Detroit Lions photo by Jeff Nguyen
The underdog Washington Commanders simply outplayed the Detroit Lions Saturday night at Ford Field, dashing the city's hopes of its first Super Bowl appearance.
The Lions remain the only NFC team to never go to the Super Bowl.
The Lions lost 45-31. They played some sloppy football, throwing interceptions and fumbling. The defense was mostly ineffective against an impressive Commanders offense that made few mistakes.
"They played well and we didn't," said the Lions' quarterback Jared Goff after the game.
Detroit Coach Dan Campbell said: "We just didn't play good enough and we really never complimented each other. I felt that way going into halftime and it really never got better."
The Lions started out sluggish in the first possession, but then kept scoring, but not enough to overcome an ongoing deficit by an aggressive Commander offense.
During the first set of plays, the defense lost cornerback Amik Robertson, an injury that was indicative of a troublesome season the Lions' defense had.
Here's what some writers had to say:
Jeff Seidel, the Detroit Free Press:
Go ahead, be mad.
Be sick with frustration — because this was sickening.
Be furious and ticked — it’s understandable and warranted.
Or maybe, all you feel is shock — that's understandable, too.
The Detroit Lions had an amazing opportunity — after their first 15-win regular season in franchise history — but it went up in smoke.
Jolan Bianchi, the Detroit News
The Detroit Lions withstood one injury after another en route to their best season in franchise history.
But against the Washington Commanders at Ford Field, it was all simply too much.
The Lions lost cornerback Amik Robertson to a significant elbow injury early in the game and safety Ifeatu Melifonwu to a hamstring injury late in the third quarter, and the Lions simply couldn’t get enough stops against a dynamic Washington offense led by quarterback Jayden Daniels.
Quarterback Jared Goff threw three interceptions, including a pick-six, and a 15-win season ended in a flash with a 45-31 loss to Washington in the divisional round on Saturday night. The Lions end their season with a franchise-record 15 wins and absolutely nothing to show for it after a disastrous defensive showing in the season's biggest moment.
Barry Svrluga, Washington Post
There is no silence quite like the silence that envelops a home stadium in the playoffs when the home team is favored and the home team falls behind. The possibility that a season of unprecedented promise could end in devastation turns the Colosseum into a college library during finals week. It’s stifling.
Welcome to Ford Field on Saturday night. There, the Washington Commanders — the cute newcomers to the serious environs of the NFL postseason — about shut the place up. They ousted the Detroit Lions — the NFC’s top seeds, favorites to reach their first Super Bowl — with an emphatic 45-31 victory that advanced them to their first NFC championship game since the 1991 season and made clear that there is no team they can’t beat, no game they can’t win.

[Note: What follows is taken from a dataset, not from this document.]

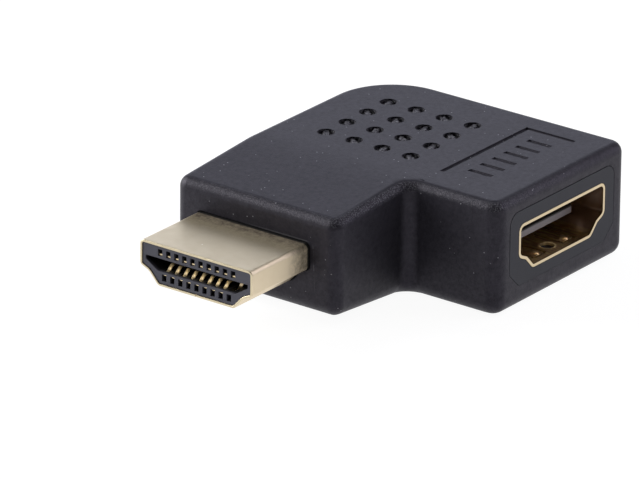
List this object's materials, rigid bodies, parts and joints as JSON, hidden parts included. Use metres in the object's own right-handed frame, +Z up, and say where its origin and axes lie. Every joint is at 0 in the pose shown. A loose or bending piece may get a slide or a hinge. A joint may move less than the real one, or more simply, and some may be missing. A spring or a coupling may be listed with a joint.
{
  "type": "right-angle video plug adapter",
  "caption": "Flat L-shaped moulded adapter that turns a video plug through a right angle to a socket of the same kind.",
  "frame": {"origin": "where the plug axis and the socket axis cross, seen from above, on the plane of the flat base", "axes": "+X out of the socket's opening, -Y along the plug towards its mouth, +Z up out of the top face with the dimples"},
  "size_m": [0.0311, 0.0431, 0.0121],
  "materials": {
    "housing_pvc": "fine-grained black PVC",
    "inner_mould_plastic": "satin black polyethylene",
    "board_laminate": "green solder mask",
    "plug_gold": "satin pale gold plating",
    "insulator_plastic": "slate grey moulded plastic",
    "socket_gold": "satin gold plating",
    "tongue_plastic": "grey moulded plastic",
    "contact_gold": "bright gold plating"
  },
  "bodies": {
    "root": {"housing": "housing_pvc", "inner_mould": "inner_mould_plastic", "circuit_board": "board_laminate", "plug_shell": "plug_gold", "plug_insulator": "insulator_plastic", "socket_shell": "socket_gold", "socket_insulator": "tongue_plastic", "plug_contact_01": "contact_gold", "plug_contact_02": "contact_gold", "plug_contact_03": "contact_gold", "plug_contact_04": "contact_gold", "plug_contact_05": "contact_gold", "plug_contact_06": "contact_gold", "plug_contact_07": "contact_gold", "plug_contact_08": "contact_gold", "plug_contact_09": "contact_gold", "plug_contact_10": "contact_gold", "plug_contact_11": "contact_gold", "plug_contact_12": "contact_gold", "plug_contact_13": "contact_gold", "plug_contact_14": "contact_gold", "plug_contact_15": "contact_gold", "plug_contact_16": "contact_gold", "plug_contact_17": "contact_gold", "plug_contact_18": "contact_gold", "plug_contact_19": "contact_gold", "socket_contact_01": "contact_gold", "socket_contact_02": "contact_gold", "socket_contact_03": "contact_gold", "socket_contact_04": "contact_gold", "socket_contact_05": "contact_gold", "socket_contact_06": "contact_gold", "socket_contact_07": "contact_gold", "socket_contact_08": "contact_gold", "socket_contact_09": "contact_gold", "socket_contact_10": "contact_gold", "socket_contact_11": "contact_gold", "socket_contact_12": "contact_gold", "socket_contact_13": "contact_gold", "socket_contact_14": "contact_gold", "socket_contact_15": "contact_gold", "socket_contact_16": "contact_gold", "socket_contact_17": "contact_gold", "socket_contact_18": "contact_gold", "socket_contact_19": "contact_gold"}
  },
  "joints": []
}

Blink your eyes clear, Washington. This completely new football reality will be the talk of the league — almost regardless of what happens in the two remaining divisional-round games Sunday. Rookie quarterback Jayden Daniels was again preternaturally steady and a mesmerizing star, completing 22 of 31 passes for 299 yards and two touchdowns and running for 51 more yards.
Gilberto Manzano, Sports Illustrated
It’s time to stop calling Jayden Daniels a rookie because he delivered a superstar performance to send his Washington Commanders to the NFC championship game.

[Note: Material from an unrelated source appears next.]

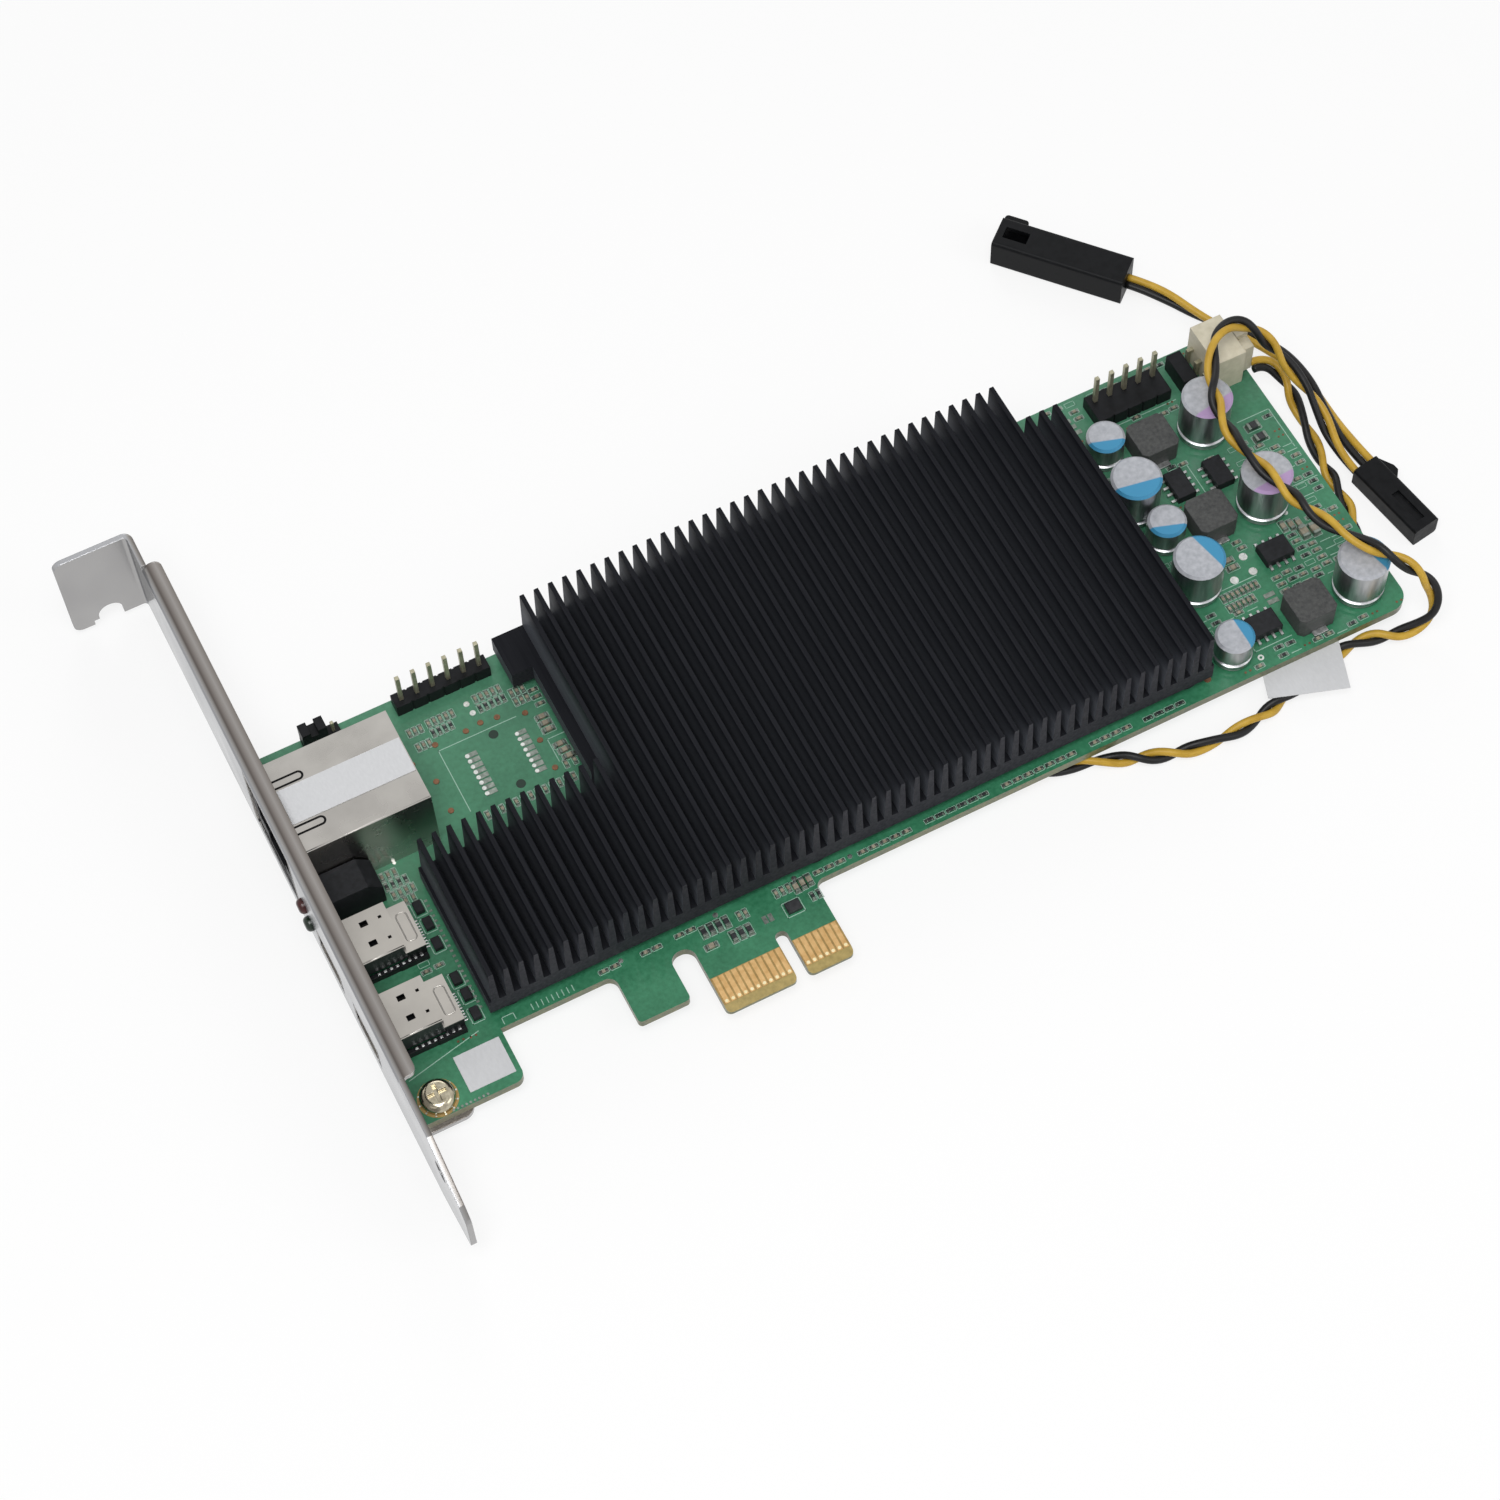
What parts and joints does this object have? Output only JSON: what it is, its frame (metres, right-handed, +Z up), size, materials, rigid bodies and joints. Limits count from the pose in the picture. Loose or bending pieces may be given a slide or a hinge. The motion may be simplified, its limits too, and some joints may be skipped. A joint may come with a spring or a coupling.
{
  "type": "remote access host card",
  "caption": "Computer expansion card with an edge connector, a bracket with sockets, one large finned heat sink and a twisted two-wire harness.",
  "frame": {"origin": "centre of the card's footprint, without the harness, on the surface that it lies on: under the heads of the heat sink's screws", "axes": "+X along the card from the bracket to the far end, +Y from the edge connector to the top edge, +Z up out of the side that carries the heat sink"},
  "size_m": [0.1919, 0.12, 0.0197],
  "materials": {
    "board": "satin",
    "gold": "polished",
    "bright_sheet": "polished",
    "screw_metal": "satin",
    "black_anodised": "satin",
    "black_plastic": "matte",
    "chip_resin": "matte",
    "pad_grey": "matte",
    "socket_shell": "satin",
    "solder": "satin",
    "pin_metal": "satin",
    "white_plastic": "satin",
    "can_metal": "satin",
    "seal": "matte",
    "paper_white": "matte",
    "red_lens": "gloss",
    "green_lens": "gloss",
    "wire_skin": "satin"
  },
  "bodies": {
    "root": {"board_sticker": "paper_white", "bracket_screw": "screw_metal", "cable_header": "white_plastic", "cable_header_pins": "pin_metal", "cable_plug": "white_plastic", "capacitor_bases": "seal", "capacitor_large_1": "can_metal", "capacitor_large_2": "can_metal", "capacitor_large_3": "can_metal", "capacitor_small_1": "can_metal", "capacitor_small_2": "can_metal", "capacitor_small_3": "can_metal", "capacitor_tall_1": "can_metal", "capacitor_tall_2": "can_metal", "circuit_board": "board", "connector_a": "black_plastic", "connector_b": "black_plastic", "display_insulator_1": "black_plastic", "display_insulator_2": "black_plastic", "display_shell_1": "socket_shell", "display_shell_2": "socket_shell", "flag_label": "paper_white", "gold_fingers": "gold", "heat_sink": "black_anodised", "heat_sink_screws": "screw_metal", "heat_sink_washers": "black_plastic", "inductor_1": "chip_resin", "inductor_2": "chip_resin", "inductor_3": "chip_resin", "inductor_terminals": "solder", "io_bracket": "bright_sheet", "jack_contacts": "gold", "jack_insert": "black_plastic", "jack_label": "paper_white", "jack_shell": "socket_shell", "jumper_base": "black_plastic", "jumper_cap": "black_plastic", "jumper_pins": "pin_metal", "key_block": "black_plastic", "lead_link": "wire_skin", "lead_long": "wire_skin", "lens_green": "green_lens", "lens_red": "red_lens", "light_clip": "pin_metal", "light_holder": "black_plastic", "line_filters": "chip_resin", "memory_chips": "chip_resin", "power_chip_leads": "solder", "power_chips": "chip_resin", "processor": "chip_resin", "six_header_base": "black_plastic", "six_header_pins": "pin_metal", "solder_joints": "solder", "ten_header_base": "black_plastic", "ten_header_pins": "pin_metal", "thermal_pads": "pad_grey"}
  },
  "joints": []
}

Seven months after becoming the No. 2 pick in the NFL draft, Daniels led five touchdown drives in the divisional round of the playoffs to outpunch the No. 1 scoring offense in the NFL, leading the Commanders to a shocking 45–31 road victory against the Detroit Lions.
Daniels’s poise flashed on clutch fourth-down conversions and sensational downfield shots. But the Commanders’ defense also did its part by forcing Lions quarterback Jared Goff into four turnovers, allowing Daniels to build a comfortable lead in the fourth quarter.
By midway through the fourth quarter, Ford Field was mostly, ghostly quiet. This was the ending no one envisioned, the nightmare performance no one could fathom.
Where did all the noise go? Where did all the poise go? Where did Jared Goff’s throws go? Where did the Lions’ feel-good fervor go?
It left in a staggering deflation that will take the Lions and their fans a long time to sort out. By their ramped-up standards, this was unacceptable, their worst performance at the worst time. Their reign as the NFC’s No. 1 seed with a path to the Super Bowl was over almost before it began, in a crushing 45-31 loss to Washington on Saturday night in their divisional playoff opener.